You bring up a good point. Another thing that crops on in taking on another’s child. Maura’s family of origin was very religious; Eli and us, his parents, are avowed atheists. What then do you do? Everything is a consideration, day in, day out, it seems. It’s tough. Altho eventually you just have to make some sweeping decisions and stick to them.

Personally? Of course I would. It wouldn’t even be a question.

Yes, absolutely. Not even a question.

Now if my friends would just have kids.

Only if they had made arrangements for me to do so or requested that I do so in their will. Otherwise I would assume that their family would do so. Of course, if there were no other family, I would probably offer myself up, but I expect the State would have other ideas.

I did agree to do so and my wife and I were the “go-to” child raisers form my and her brother.
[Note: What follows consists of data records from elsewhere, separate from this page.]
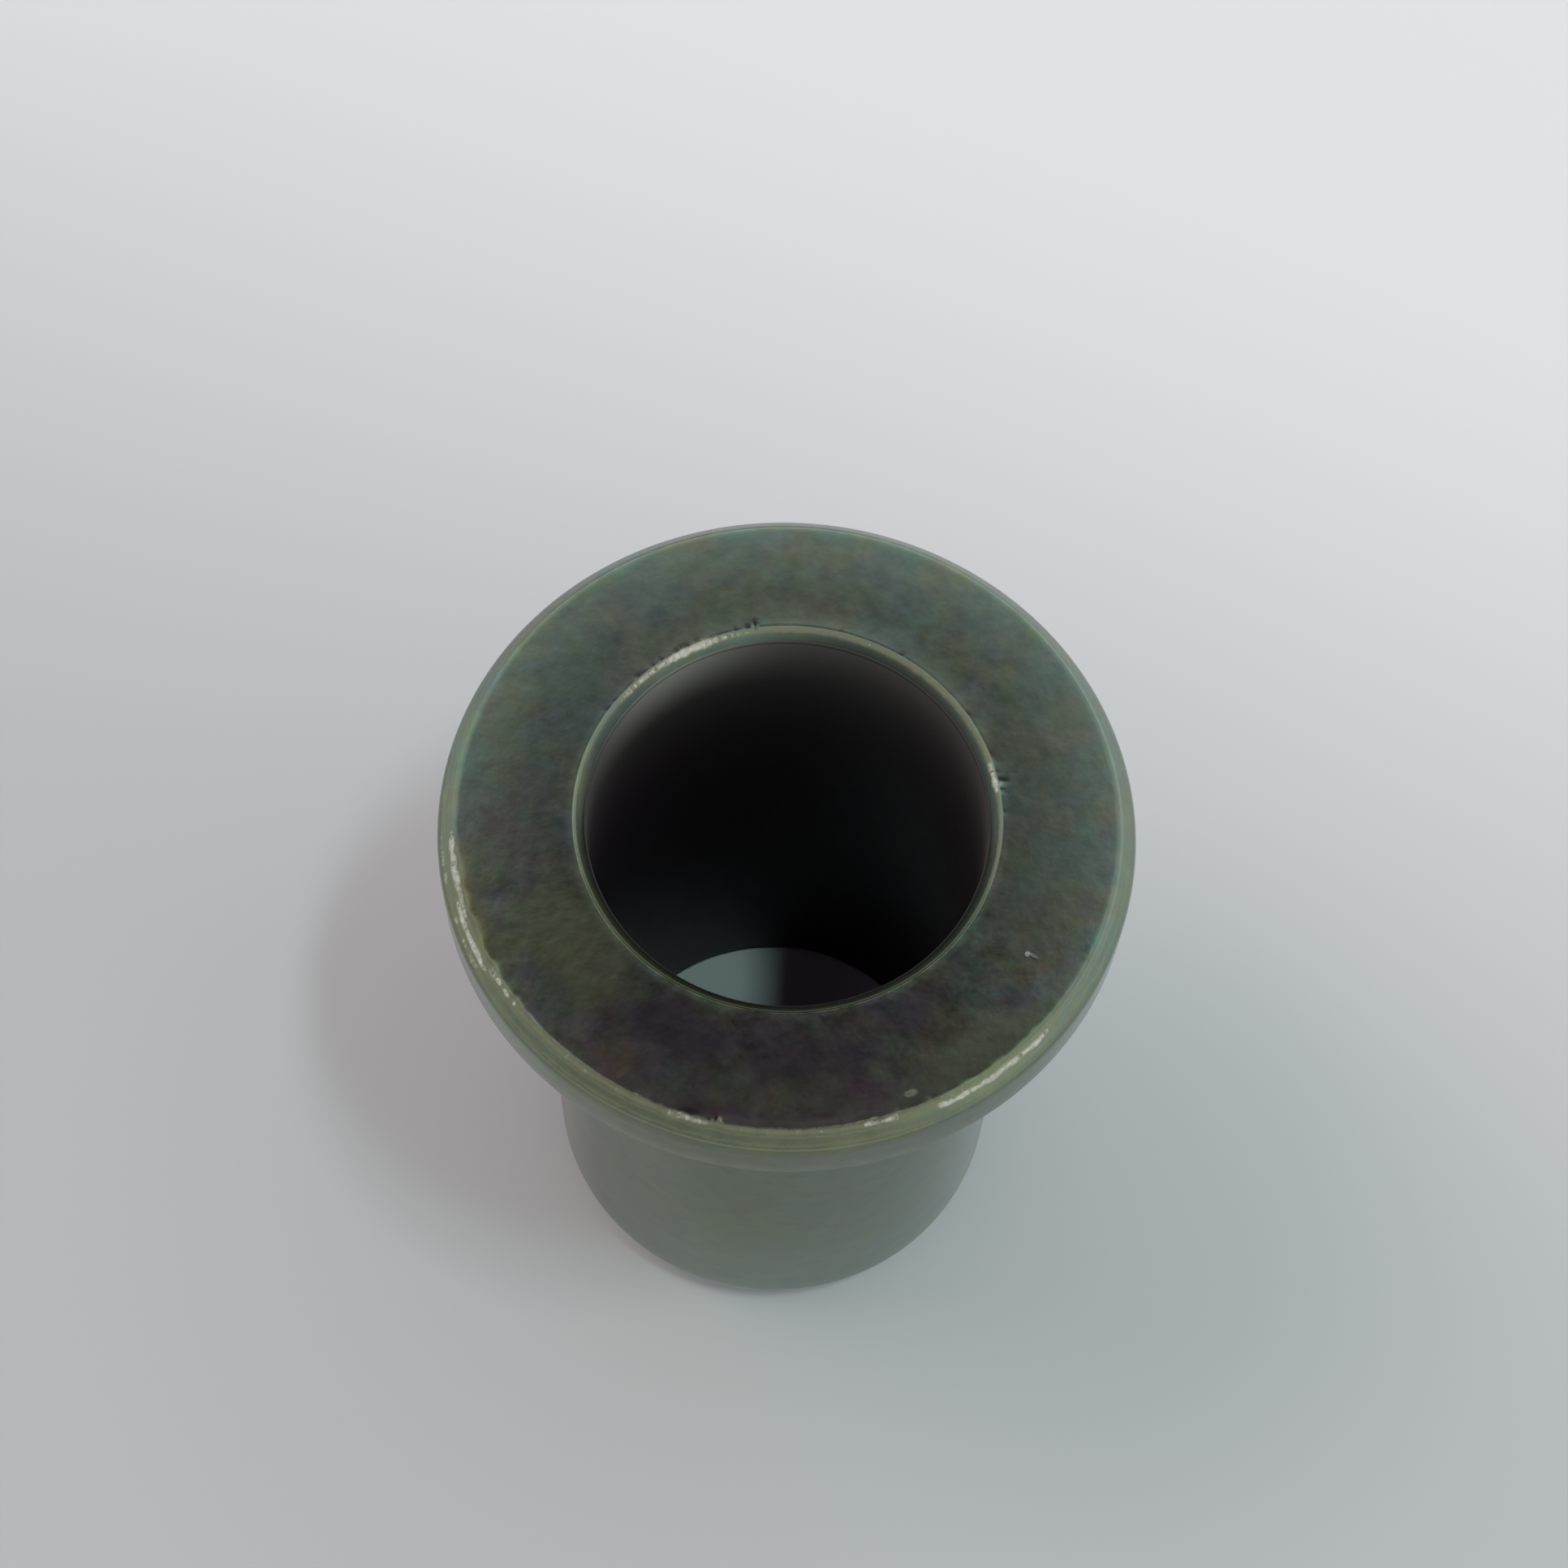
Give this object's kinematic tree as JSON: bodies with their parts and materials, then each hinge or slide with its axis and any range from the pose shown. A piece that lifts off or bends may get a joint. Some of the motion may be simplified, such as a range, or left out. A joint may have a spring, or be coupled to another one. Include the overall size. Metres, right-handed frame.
{
  "type": "swingarm bushing",
  "caption": "Turned steel flanged sleeve with a plain through bore, pressed into a swingarm tube to carry the pivot bolt.",
  "frame": {"origin": "centre of the barrel's lower end face, on which the bushing stands", "axes": "+Z along the turning axis, from the barrel's lower end up to the flange"},
  "size_m": [0.0244, 0.0244, 0.0284],
  "materials": {
    "dark_steel": "satin"
  },
  "bodies": {
    "root": {"flanged_bushing": "dark_steel"}
  },
  "joints": []
}
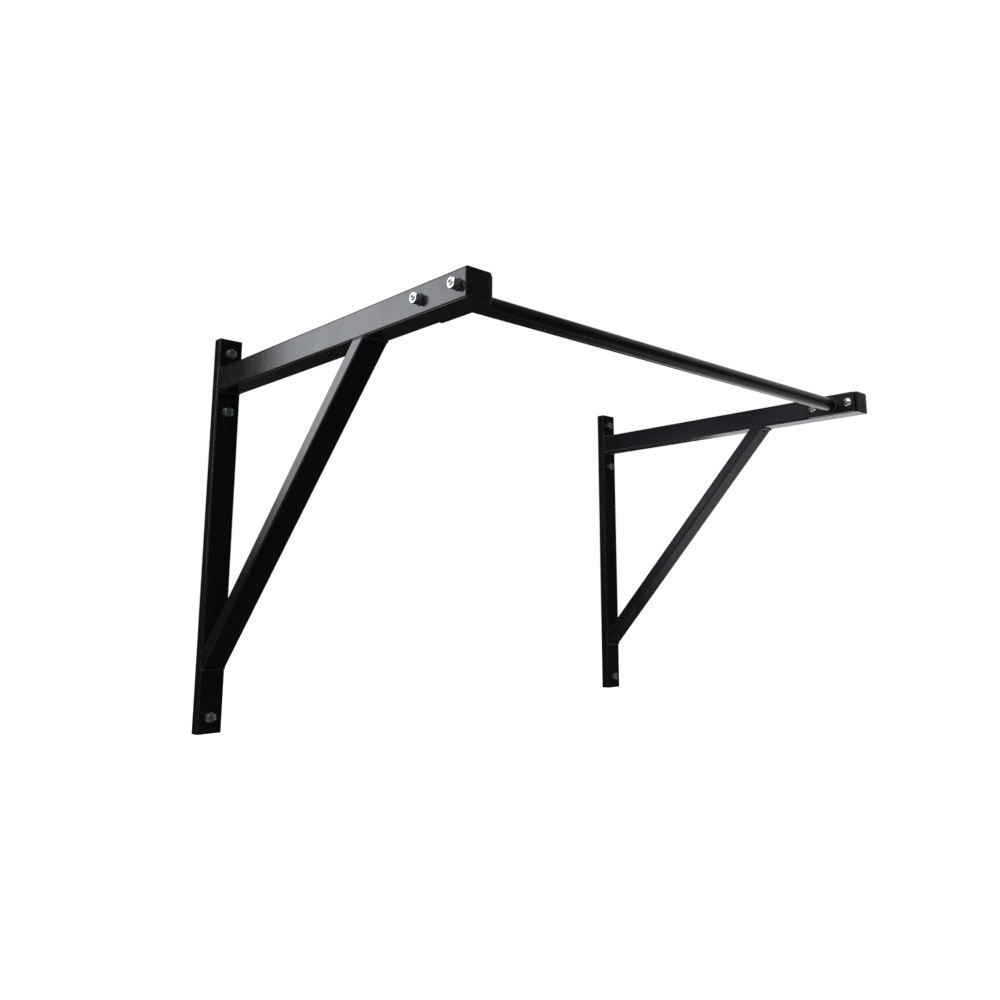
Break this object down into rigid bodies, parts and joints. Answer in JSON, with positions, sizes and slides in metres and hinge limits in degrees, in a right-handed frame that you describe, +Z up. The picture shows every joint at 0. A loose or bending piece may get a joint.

But the youngest of the children is now of age so it’s no longer an issue. At my age the only child I wold think of taking care of would be a grandchild and there aren’t any of those yet. And I suspect there will not be any until I’d be quite reluctant to agree to things as we’re both over 60 and I’d hate to think an orphaned child might be orphaned again before finishing college.

Could I do it? Yes, I guess so.
Would I want to? Probably not.

As I’m over 50 and none of my immediate friends has kids the question doesn’t really apply to me anymore, but as an academic exercise it’s interesting.

Never wanted kids myself, and my friends all know that. I taught a lot of kids (riding horses) but that’s as much interaction as I was comfortable with. I think, well, I hope that my friends would probably have respected that enough to not leave the kids in my care in a Will, at least I hope so!

Frankly, the prospect terrifies me, even though it’s unlikely to hPpen.

Absolutely no one who knows me even slightly would give me a child to raise.

Interesting. A lot of people are just Sure! You betcha!